People Power Matters: The Public Option Lives!
Monday 26 October 2009
In spite of the best efforts of the insurance industry and their followers in Congress and the media, it is still very possible that the health reform bill passed by Congress will include a robust public plan. This is a case where the simple facts and persistent grassroots pressure may overcome the political power of a major industry.
If the bill passes with a serious public plan, it could make an enormous difference for the future of health care in the United States. However, the fact that the public option is even on the table at this point, after all the political experts had counted it out, shows the enormous potential for popular pressure to influence policy debates in this country.
The basic story is that President Obama and the Democratic leadership in Congress had always been lukewarm in their support of a public plan. President Obama had included it in his original proposal, but has made it clear on numerous occasions that he did not view it as an essential part of his health care plan.
Of course, that is not the way that presidents get measures passed that they really want. President Clinton never said that he didn't view NAFTA as being a big part of his trade policy. President Bush didn't say that Congressional authorization of the Iraq war was a relatively small matter in his larger foreign policy agenda. President Obama's statements, that a public option was not essential, were an invitation to Congress to give him a bill that did not include a public plan.
This could have been the end of the story for a public plan, except for the determined efforts of progressive activists to insist that Congress include a public plan. While the plan's opponents argued that the leadership did not have the 60 votes needed in the Senate to end a filibuster, public plan supporters pointed out that public plan opponents did not have the 218 votes needed in the House to get a health care plan approved without a public option. The logic was simple, if progressive members in the House refused to back a health care bill without a public plan, then any health care bill that passes Congress would have to include a public option. A large coalition of progressive groups kept up the pressure, insisting that Democrats in the House insist that any bill include a public option. They bombarded members with phone calls, faxes, emails and staged protests and organized petitions. This coalition was helped by polls that consistently show a large majority of the public support giving people the option to join a Medicare-type public plan. In fact, a recent New York Times poll showed people supporting a public option by a margin of 65 to 26 percent. The same poll showed that overall health care reform package losing by a small margin.

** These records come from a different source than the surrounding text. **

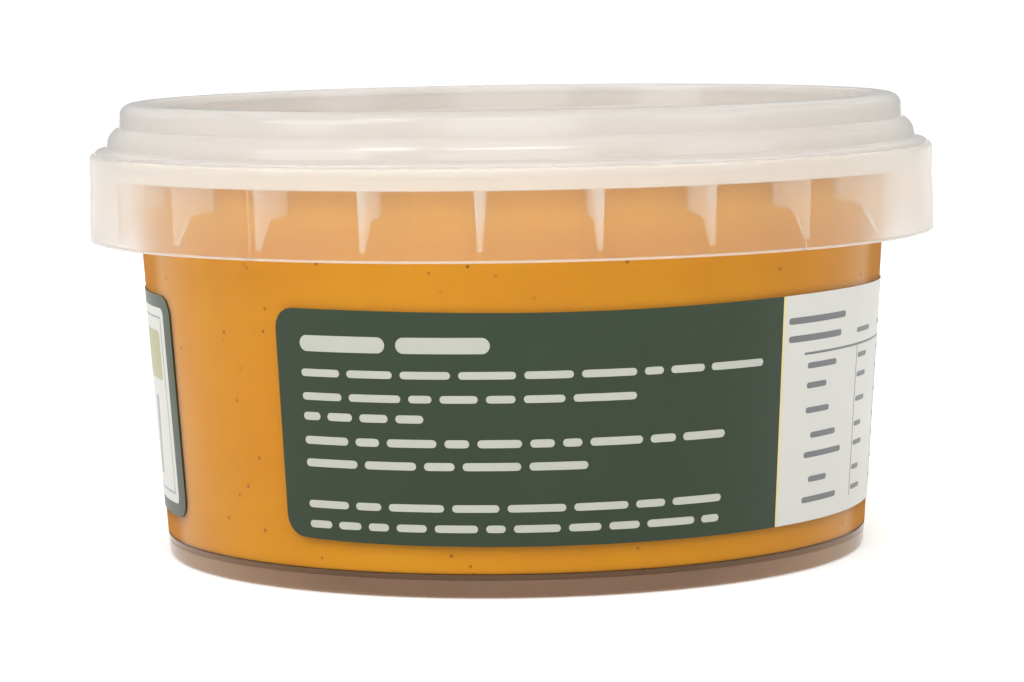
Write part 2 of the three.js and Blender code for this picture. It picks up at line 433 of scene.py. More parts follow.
def salmonDip():
    paint = newMaterial("salmonDip")
    tree = paint["tree"]
    cloudNoise = noiseOf(paint, dipLook["cloudScale"], 4, 0.6)
    clouds = rangeOf(paint, cloudNoise, 0.0, 1.0, *dipLook["cloudRange"])
    place = addNode(tree, "ShaderNodeSeparateXYZ", {"Vector": objectPlace(paint)})
    height = place.outputs["Z"]
    paintedLightRise = rangeOf(paint, height, 0.0, 1.0, *[z * mm for z in dipLook["paintedLightBottom"]])
    paintedLightFade = rangeOf(paint, height, 1.0, 0.0, *[z * mm for z in dipLook["paintedLightTop"]])
    plain = blendOf(paint, clouds, dipLook["pale"], dipLook["deep"])
    # the dip's colour is painted lighter in that band: painted light, not the dip's own colour
    body = blendOf(paint, mathOf(tree, "MULTIPLY", paintedLightRise, paintedLightFade), plain, dipLook["paintedLight"])
    cells = addNode(tree, "ShaderNodeTexVoronoi", {
        "Vector": objectPlace(paint), "Scale": dipLook["speckScale"]})
    size = dipLook["speckSize"]
    near = rangeOf(paint, cells.outputs["Distance"], 1.0, 0.0, size * 0.5, size)
    patchNoise = noiseOf(paint, dipLook["patchScale"], 1)
    patches = rangeOf(paint, patchNoise, 0.0, 1.0, *dipLook["patchRange"])
    specks = mathOf(tree, "MULTIPLY", near, patches)
    wire(paint, "Base Color", blendOf(paint, specks, body, dipLook["speck"]))
    paint["shader"].inputs["Roughness"].default_value = dipLook["roughness"]
    paint["shader"].inputs["Specular IOR Level"].default_value = dipLook["gloss"]
    bumpFrom(paint, noiseOf(paint, dipLook["waveScale"], 1), *dipLook["wave"])
    return paint["material"]


# two shades of each ink, then the film's gloss and grain
labelLook = {
    "green": ((0.019, 0.036, 0.017), (0.024, 0.042, 0.021)),
    "white": ((0.585, 0.59, 0.55), (0.56, 0.56, 0.52)),
    "pale": ((0.47, 0.48, 0.43), (0.42, 0.43, 0.39)),
    "dark": ((0.13, 0.13, 0.14), (0.17, 0.17, 0.18)),
    "line": ((0.70, 0.60, 0.30), (0.62, 0.54, 0.28)),
    "olive": ((0.40, 0.37, 0.19), (0.36, 0.34, 0.18)),
    "slate": ((0.26, 0.31, 0.33), (0.22, 0.27, 0.29)),
    "gloss": 0.3,
    "roughness": (0.32, 0.42),
    "mottleScale": 240,
    "glossScale": 90,
    "grainScale": 900,
    "grain": (0.2, 0.01),
}


def filmInk(name):
    paint = newMaterial(name + "Ink")
    mottle = noiseOf(paint, labelLook["mottleScale"], 3)
    wire(paint, "Base Color", blendOf(paint, mottle, *labelLook[name]))
    glossNoise = noiseOf(paint, labelLook["glossScale"], 2)
    wire(paint, "Roughness", rangeOf(paint, glossNoise, *labelLook["roughness"]))
    paint["shader"].inputs["Specular IOR Level"].default_value = labelLook["gloss"]
    bumpFrom(paint, noiseOf(paint, labelLook["grainScale"], 2), *labelLook["grain"])
    return paint["material"]


def newTree(name, sockets):
    tree = bpy.data.node_groups.new(name, "GeometryNodeTree")
    tree.interface.new_socket("Geometry", in_out="INPUT", socket_type="NodeSocketGeometry")
    for label, kind in sockets:
        tree.interface.new_socket(label, in_out="INPUT", socket_type="NodeSocket" + kind)
    tree.interface.new_socket("Geometry", in_out="OUTPUT", socket_type="NodeSocketGeometry")
    return tree


def setInputs(modifier, values):
    for item in modifier.node_group.interface.items_tree:
        if item.in_out == "INPUT" and item.name in values:
            modifier[item.identifier] = values[item.name]


# vertices nearer than weld are one and edges under sliver go, in mm; sharp edges in degrees
meshing = {
    "weld": 0.002,
    "sliver": 0.001,
    "sharp": 32,
    "filmSharp": 40,
}


def bakeTree(source, tree, values, name):
    modifier = source.modifiers.new("build", "NODES")
    modifier.node_group = tree
    setInputs(modifier, values)
    depsgraph = bpy.context.evaluated_depsgraph_get()
    mesh = bpy.data.meshes.new_from_object(source.evaluated_get(depsgraph), depsgraph=depsgraph)
    source.modifiers.remove(modifier)
    bpy.data.objects.remove(source)
    return finishMesh(mesh, name)


def finishMesh(mesh, name, sharp=meshing["sharp"]):
    shape = bmesh.new()
    shape.from_mesh(mesh)
    bmesh.ops.remove_doubles(shape, verts=shape.verts, dist=meshing["weld"] * mm)
    bmesh.ops.dissolve_degenerate(shape, edges=shape.edges, dist=meshing["sliver"] * mm)
    bmesh.ops.recalc_face_normals(shape, faces=shape.faces)
    shape.to_mesh(mesh)
    shape.free()
    mesh.name = name
    mesh.shade_smooth()
    mesh.set_sharp_from_angle(angle=math.radians(sharp))
    return linked(name, mesh)


# each shell is (part number, closed or not, corners), and a corner is radius, height and rounding
def outlineObject(name, shells):
    points, edges, parts = [], [], []
    for part, closed, corners in shells:
        first = len(points)
        points += corners
        parts += [part] * len(corners)
        edges += [(i, i + 1) for i in range(first, len(points) - 1)]
        if closed:
            edges.append((len(points) - 1, first))
    outline = bpy.data.meshes.new(name)
    outline.from_pydata([(r * mm, z * mm, 0) for r, z, _ in points], edges, [])
    rounding = outline.attributes.new("rounding", "FLOAT", "POINT")
    number = outline.attributes.new("part", "FLOAT", "POINT")
    for i, point in enumerate(points):
        rounding.data[i].value = point[2] * mm
        number.data[i].value = parts[i]
    return linked(name, outline)


def linked(name, mesh):
    piece = bpy.data.objects.new(name, mesh)
    scene.collection.objects.link(piece)
    return piece


turning = {"Turn steps": 288, "Corner steps": 5, "Path radius": 20 * mm}


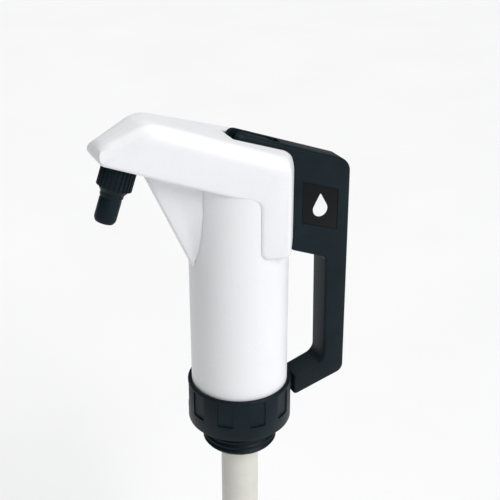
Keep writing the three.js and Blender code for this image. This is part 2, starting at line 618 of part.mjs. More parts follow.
const threadStep = (COLLAR_Z - FIT - THREAD_FOOT_Z - 3) / THREAD_TURNS;
const TUBE_BORE_R = TUBE_R + FIT;
part('bung_adaptor', turned([
  [TUBE_BORE_R, THREAD_FOOT_Z], [THREAD_R - THREAD_DEPTH, THREAD_FOOT_Z],
  ...Array.from({ length: THREAD_TURNS }, (_, i) => {
    const z = THREAD_FOOT_Z + 0.8 + i * threadStep;
    return [[THREAD_R - THREAD_DEPTH, z], [THREAD_R, z + threadStep * 0.35],
      [THREAD_R, z + threadStep * 0.5], [THREAD_R - THREAD_DEPTH, z + threadStep * 0.85]];
  }).flat(),
  [THREAD_R - THREAD_DEPTH, GASKET_H + 0.1], [38.4, GASKET_H + 0.1], [38.4, 5.1], [NECK_R, 5.1],
  [NECK_R, 9.6], [35.6, 9.6], [35.6, 13], [FOOT_PORT_R, 13], [FOOT_PORT_R, TUBE_TOP_Z + FIT],
  [TUBE_BORE_R, TUBE_TOP_Z + FIT], [TUBE_BORE_R, THREAD_FOOT_Z],
], FINE), BLACK);
part('bung_gasket', ring(THREAD_R + 0.2, GASKET_R, 0, GASKET_H, FINE), RUBBER);
part('union_seal', ring(30, LAND_R - 1.2, 13 + SEAL_GAP, BARREL_FOOT_Z - SEAL_GAP, FINE), RUBBER);

function makeFootCage() {
  const top = 13 + FIT + DISC_THICK + FOOT_LIFT;
  const body = turned([
    [FOOT_DISC_R + 0.8, 13 + FIT / 2], [24, 13 + FIT / 2], [24, 16], [FOOT_DISC_R + 3.4, 18.5],
    [FOOT_DISC_R + 3.4, top + 3], [5, top + 3], [5, top + 0.6], [FOOT_DISC_R + 0.8, top + 0.6],
    [FOOT_DISC_R + 0.8, 13 + FIT / 2],
  ]);
  const windows = [0, 1].map((i) => closed(
    new THREE.BoxGeometry(60, 16, top - 16.4).translate(0, 0, (top + 17.2) / 2).rotateZ((i * Math.PI) / 2),
  ));
  const ports = [0, 1, 2, 3].map((i) => closed(
    rod(3, top, top + 6, 16).translate(11.5, 0, 0).rotateZ(((i + 0.5) * Math.PI) / 2),
  ));
  return cut(body, ...windows, ...ports);
}
part('foot_valve_cage', makeFootCage(), NATURAL);
part('foot_valve_disc', rod(FOOT_DISC_R, 13 + FIT / 2, 13 + FIT / 2 + DISC_THICK), RUBBER);

// ---------------------------------------------------------------- suction tube
const tubeR = (i) => TUBE_R - i * TUBE_STEP;
const tubeFoot = (i) => TUBE_FOOT_Z - i * TUBE_STAGGER;
const TUBE_HEAD = [TUBE_TOP_Z, -14, -23];

function makeTube(i) {
  const r = tubeR(i);
  const foot = tubeFoot(i);
  const bead = i ? [[r, TUBE_HEAD[i] - 3.4], [r + 0.4, TUBE_HEAD[i] - 3], [r + 0.4, TUBE_HEAD[i]]] : [[r, TUBE_HEAD[i]]];
  return turned([
    [r - TUBE_WALL, foot], [r, foot], ...bead, [r - TUBE_WALL, TUBE_HEAD[i]], [r - TUBE_WALL, foot],
  ], ROUND);
}

/** Cap on the foot of a section: it grips the section and guides the next one. */
function makeTubeCap(i) {
  const r = tubeR(i);
  const foot = tubeFoot(i);
  const capTop = TUBE_STAGGER - 4;
  return turned([
    [tubeR(i + 1) + SEAL_GAP, foot - 3], [r + 1.6, foot - 3], [r + 2.2, foot - 2.2],
    [r + 2.2, foot + capTop - 1], [r + 1.6, foot + capTop], [r + SEAL_GAP, foot + capTop],
    [r + SEAL_GAP, foot - FIT / 2], [tubeR(i + 1) + SEAL_GAP, foot - FIT / 2], [tubeR(i + 1) + SEAL_GAP, foot - 3],
  ], ROUND);
}

['upper_tube', 'middle_tube', 'lower_tube'].forEach((name, i) => part(name, makeTube(i), NATURAL));
['upper_tube_cap', 'middle_tube_cap'].forEach((name, i) => part(name, makeTubeCap(i), BLACK));

function makeStrainer() {
  const r = tubeR(2);
  const top = tubeFoot(2) + 4;
  const body = turned([
    [r + SEAL_GAP, top], [r + 2, top], [r + 2, top - 26], [r - 1, top - 30], [0, top - 30],
    [0, top - 28], [r - 2.4, top - 28], [r - 2.4, tubeFoot(2) - FIT / 2],
    [r + SEAL_GAP, tubeFoot(2) - FIT / 2], [r + SEAL_GAP, top],
  ], ROUND);
  const slits = [0, 1, 2].flatMap((k) => [0, 1, 2, 3].map((i) => closed(
    new THREE.BoxGeometry(40, 3, 5).translate(0, 0, top - 11 - k * 7).rotateZ((i * Math.PI) / 4),
  )));
  return cut(body, ...slits);
}
part('foot_strainer', makeStrainer(), BLACK);

export default root;
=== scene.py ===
"""Lever barrel pump: the visual model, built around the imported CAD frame."""
from __future__ import annotations

import logging
import math
from dataclasses import dataclass
from enum import Enum
from typing import Callable, Iterable, Sequence

import bmesh
import bpy
from mathutils import Matrix, Vector


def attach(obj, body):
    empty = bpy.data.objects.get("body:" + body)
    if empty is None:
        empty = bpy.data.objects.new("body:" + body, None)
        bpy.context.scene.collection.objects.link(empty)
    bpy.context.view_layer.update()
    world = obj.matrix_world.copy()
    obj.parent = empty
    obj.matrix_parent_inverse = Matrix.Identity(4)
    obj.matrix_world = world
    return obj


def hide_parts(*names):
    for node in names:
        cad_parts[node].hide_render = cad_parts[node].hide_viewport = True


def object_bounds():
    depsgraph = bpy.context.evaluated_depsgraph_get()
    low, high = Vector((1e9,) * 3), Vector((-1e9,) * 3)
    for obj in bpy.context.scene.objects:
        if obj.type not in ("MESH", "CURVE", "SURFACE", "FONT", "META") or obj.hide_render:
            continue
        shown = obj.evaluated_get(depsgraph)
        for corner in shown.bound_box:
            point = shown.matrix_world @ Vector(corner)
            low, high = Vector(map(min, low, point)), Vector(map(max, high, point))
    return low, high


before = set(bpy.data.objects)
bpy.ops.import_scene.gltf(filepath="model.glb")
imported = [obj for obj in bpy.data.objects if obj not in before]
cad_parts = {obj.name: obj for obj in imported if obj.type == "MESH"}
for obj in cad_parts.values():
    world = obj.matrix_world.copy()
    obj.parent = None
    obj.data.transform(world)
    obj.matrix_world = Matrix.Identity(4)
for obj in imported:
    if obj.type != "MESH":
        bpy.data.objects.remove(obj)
CAD_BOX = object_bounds()

LOG = logging.getLogger("pump")
MM = 0.001
SHARP = math.radians(35)
Point = Sequence[float]
Corner = tuple[float, float, float]


# ---------------------------------------------------------------- shading


class Value:
    """A float socket that takes arithmetic and adds its Math nodes."""

    def __init__(self, shader: "Shader", socket: bpy.types.NodeSocket) -> None:
        """Wrap one output socket of a shader's tree."""
        self.shader = shader
        self.socket = socket

    def _maths(self, operation: str, first: object, second: object) -> "Value":
        """Add one Math node.

        Args:
            operation: the Math node's operation.
            first: number, Value or socket for the first input.
            second: the same for the second input.

        Returns:
            The node's result.
        """
        node = self.shader.node("ShaderNodeMath", {"operation": operation}, {0: first, 1: second})
        return Value(self.shader, node.outputs[0])

    def __add__(self, other: object) -> "Value":
        """Sum."""
        return self._maths("ADD", self, other)

    def __mul__(self, other: object) -> "Value":
        """Product."""
        return self._maths("MULTIPLY", self, other)


class Shader:
    """A node material with a Principled shader on Object coordinates."""

    def __init__(self, name: str) -> None:
        """Start an empty material of this name."""
        self.material = bpy.data.materials.new(name)
        self.material.use_nodes = True
        self.tree = self.material.node_tree
        self.tree.nodes.clear()
        self.surface = self.node("ShaderNodeBsdfPrincipled", {}, {})
        self.node("ShaderNodeOutputMaterial", {}, {"Surface": self.surface.outputs["BSDF"]})
        self.place = self.node("ShaderNodeTexCoord", {}, {}).outputs["Object"]

    def node(self, kind: str, settings: dict[str, object],
             sockets: dict[object, object]) -> bpy.types.Node:
        """Add a node, set it up and feed it.

        Args:
            kind: the node's type.
            settings: properties set first; "stops" fills a colour ramp.
            sockets: input name or number to a value, Value, or socket.

        Returns:
            The new node.
        """
        made = self.tree.nodes.new(kind)
        for key, value in settings.items():
            if key == "stops":
                ramp = made.color_ramp
                for at, (spot, colour) in enumerate(value):
                    stop = ramp.elements[at] if at < 2 else ramp.elements.new(spot)
                    stop.position, stop.color = spot, (*colour, 1.0)
            else:
                setattr(made, key, value)
        for key, value in sockets.items():
            if isinstance(value, Value):
                value = value.socket
            if isinstance(value, bpy.types.NodeSocket):
                self.tree.links.new(value, made.inputs[key])
            else:
                made.inputs[key].default_value = value
        return made

    def noise(self, scale: float, detail: float = 3.0, rough: float = 0.5) -> Value:
        """Noise value between 0 and 1 on Object coordinates.

        Args:
            scale: size of the pattern, cells per metre.
            detail: octaves.
            rough: roughness of the octaves.

        Returns:
            The noise value.
        """
        made = self.node("ShaderNodeTexNoise", {}, {
            "Vector": self.place, "Scale": scale, "Detail": detail, "Roughness": rough})
        return Value(self, made.outputs[0])

    def tone(self, factor: Value, dark: Point, light: Point, low: float = 0.3,
             high: float = 0.7) -> bpy.types.NodeSocket:
        """Colour between two tones.

        Args:
            factor: what chooses the tone.
            dark: colour at the low stop.
            light: colour at the high stop.
            low: place of the low stop.
            high: place of the high stop.

        Returns:
            The colour socket.
        """
        ramp = self.node("ShaderNodeValToRGB", {"stops": [(low, dark), (high, light)]}, {"Fac": factor})
        return ramp.outputs["Color"]

    def bump(self, height: Value, depth: float, strength: float = 1.0) -> None:
        """Raise the surface by a height map.

        Args:
            height: value between 0 and 1.
            depth: how far 1 stands above 0, in metres.
            strength: how much of it shows.
        """
        made = self.node("ShaderNodeBump", {}, {
            "Height": height, "Distance": depth, "Strength": strength})
        self.tree.links.new(made.outputs["Normal"], self.surface.inputs["Normal"])

    def feed(self, **sockets: object) -> None:
        """Set or link sockets of the Principled shader; underscores stand for spaces."""
        for key, value in sockets.items():
            slot = self.surface.inputs[key.replace("_", " ")]
            if isinstance(value, Value):
                value = value.socket
            if isinstance(value, bpy.types.NodeSocket):
                self.tree.links.new(value, slot)
            else:
                slot.default_value = value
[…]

Supporters of a public plan have also been helped by the facts. The Congressional Budget Office's analysis shows that a robust public plan, with rates tied to Medicare rates, can save $100 billion over the next decade. This is a substantial portion of the money needed to cover the cost of the health care bill. Given the popular support for a public plan and the evidence that it could save substantial amounts of money, it is clear that opponents of a public option are not responding to constituents or concerns over costs.
The sustained pressure from progressives seems to have firmed support for a public plan in the House, but there is still the issue of getting 60 votes in the Senate. Here, it is important to make a distinction that the media and political pundits have tried to hide. It is not necessary to get 60 senators who will support a public plan. It is necessary to get 60 senators who will allow the Senate to vote on a public plan. This is very different.
Until recently, filibusters were unusual. It was standard practice for a senator to support cloture - allowing a piece of legislation to come up for a vote - but then to vote against the bill itself. Filibusters were reserved for extraordinary issues that members of the Senate felt were especially important.
Currently, Democrats have 60 seats in the Senate. This means that the party just needs its members to allow the central piece of its president's legislative agenda to come to a vote. That should not require too much party discipline; after all, the senators could still vote against the bill itself.
It's too early to know if this "no filibuster" path will succeed, but the fact that a public plan is still in the mix is a testament to the ability of grassroots activists to move the national political agenda. The political insiders will do their best to deny it, but political pressure from the masses can and does make a difference. It has made a difference in the debate over health care and it can make a difference in other areas. Let's see what a little grassroots activism can do for the Wall Street banks.